● Aim
Take the records below from their first line to the line with "const tipFlat = 0.6;", and restate those lines word for word.
* BEGIN Working data *
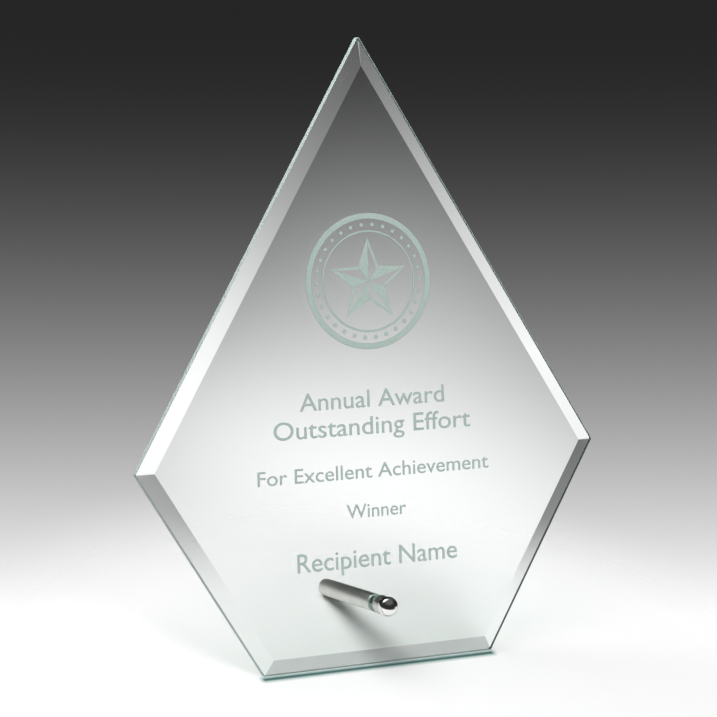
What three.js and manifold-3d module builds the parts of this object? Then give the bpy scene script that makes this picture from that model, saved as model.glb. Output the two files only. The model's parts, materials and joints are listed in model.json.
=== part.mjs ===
// A bevelled glass award: a five-sided diamond plate that leans back on a round metal pin.
// The pin is a set of turned pieces drawn together through one hole in the glass by a threaded stud.
// Millimetres, +Z up. The part stands on z = 0 with the origin under the middle of its box.
// Each piece is drawn in the plate's own frame, x to the right, y square to the glass and backwards,
// z up the plate from its bottom edge, and one group then leans them all back together.
import * as THREE from "three";
import { ConvexGeometry } from "three/addons/geometries/ConvexGeometry.js";
import { mergeVertices } from "three/addons/utils/BufferGeometryUtils.js";
import Module from "manifold-3d";

// The glass plate is a tall rhombus cut off level, halfway down its lower half.
const plateHeight = 250;
const plateWidth = 200;
const shoulderHeight = plateHeight / 3;
const baseWidth = plateWidth / 2;
const glassThickness = 5;
const bevelWidth = 6.25;
const bevelDepth = 2;
const arris = 0.3;
const tipFlat = 0.6;

// The pin: every piece is round about one axis square to the glass.
const holeHeight = 24;
const holeRadius = 3.2;
const fitGap = 0.1;
const studRadius = 2;
const studClearance = 0.15;
const studInCap = 4.9;
const studInRod = 8.1;
const bushWall = 0.8;
const washerRadius = 3.6;
const washerThickness = 0.8;
const barrelRadius = 3.85;
const barrelLength = 5.4;
const domeRadius = 4;
const domeLand = 1.4;
const capBoreDepth = 5.4;
const rodRadius = 3.6;
const rodLength = 50;
const rodBoreDepth = 10;
const edgeBreak = 0.35;
const rodEndBreak = 0.5;
const drillPoint = 0.35; // a drill point's depth as a share of the bore's diameter
const roundSegments = 64;

// Where things lie along the pin, measured backwards from the front face of the glass.
const frontWasherBack = -fitGap;
const frontWasherFront = frontWasherBack - washerThickness;
const capBack = frontWasherFront - fitGap;
const rimPlane = capBack - barrelLength;
const rearWasherFront = glassThickness + fitGap;
const rearWasherBack = rearWasherFront + washerThickness;
const rodFront = rearWasherBack + fitGap;
const rodBack = rodFront + rodLength;
const boreRadius = studRadius + studClearance;

// The part rests on the plate's rear bottom edge and on the rod's lower rim, which sets its lean.
const restPlate = { y: glassThickness - arris, z: 0 };
const restRod = { y: rodBack - rodEndBreak, z: holeHeight - rodRadius };
const lean = Math.atan2(restRod.z - restPlate.z, restRod.y - restPlate.y);

const wasm = await Module();
wasm.setup();

const finishes = {
  glass: { color: 0xdfeee9, roughness: 0.02, metalness: 0, transparent: true, opacity: 0.4 },
  satinSteel: { color: 0xb9b9b4, roughness: 0.32, metalness: 1 },
  polishedSteel: { color: 0xd6d4d0, roughness: 0.12, metalness: 1 },
  stud: { color: 0x8d8f8e, roughness: 0.4, metalness: 1 },
  clearPlastic: { color: 0xe4ebe6, roughness: 0.25, metalness: 0, transparent: true, opacity: 0.6 },
};

function namedMesh(name, geometry, finish) {
  const mesh = new THREE.Mesh(geometry, new THREE.MeshStandardMaterial(finish));
  mesh.name = name;
  return mesh;
}

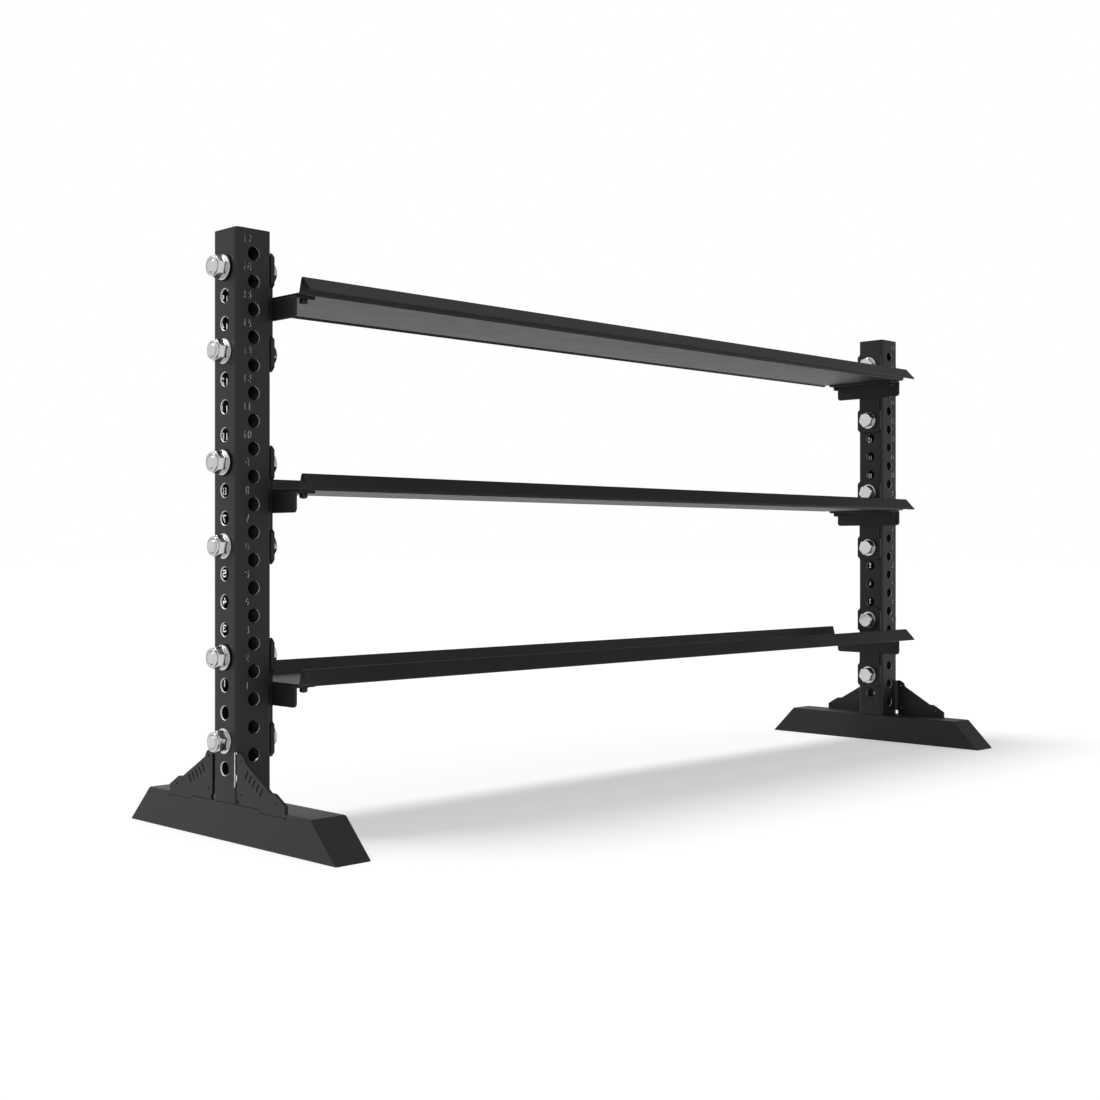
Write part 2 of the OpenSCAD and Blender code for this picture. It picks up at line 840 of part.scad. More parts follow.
* END Working data *
● Output below
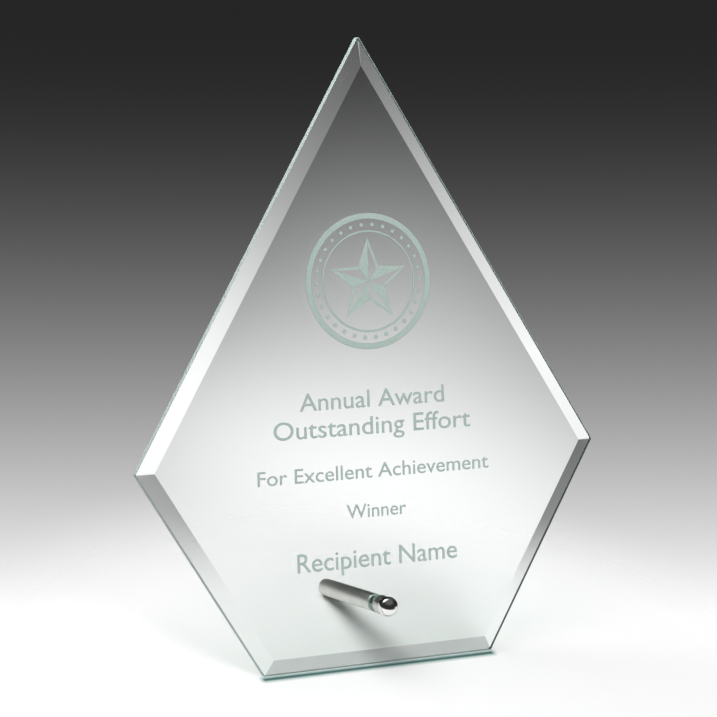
What three.js and manifold-3d module builds the parts of this object? Then give the bpy scene script that makes this picture from that model, saved as model.glb. Output the two files only. The model's parts, materials and joints are listed in model.json.
=== part.mjs ===
// A bevelled glass award: a five-sided diamond plate that leans back on a round metal pin.
// The pin is a set of turned pieces drawn together through one hole in the glass by a threaded stud.
// Millimetres, +Z up. The part stands on z = 0 with the origin under the middle of its box.
// Each piece is drawn in the plate's own frame, x to the right, y square to the glass and backwards,
// z up the plate from its bottom edge, and one group then leans them all back together.
import * as THREE from "three";
import { ConvexGeometry } from "three/addons/geometries/ConvexGeometry.js";
import { mergeVertices } from "three/addons/utils/BufferGeometryUtils.js";
import Module from "manifold-3d";

// The glass plate is a tall rhombus cut off level, halfway down its lower half.
const plateHeight = 250;
const plateWidth = 200;
const shoulderHeight = plateHeight / 3;
const baseWidth = plateWidth / 2;
const glassThickness = 5;
const bevelWidth = 6.25;
const bevelDepth = 2;
const arris = 0.3;
const tipFlat = 0.6;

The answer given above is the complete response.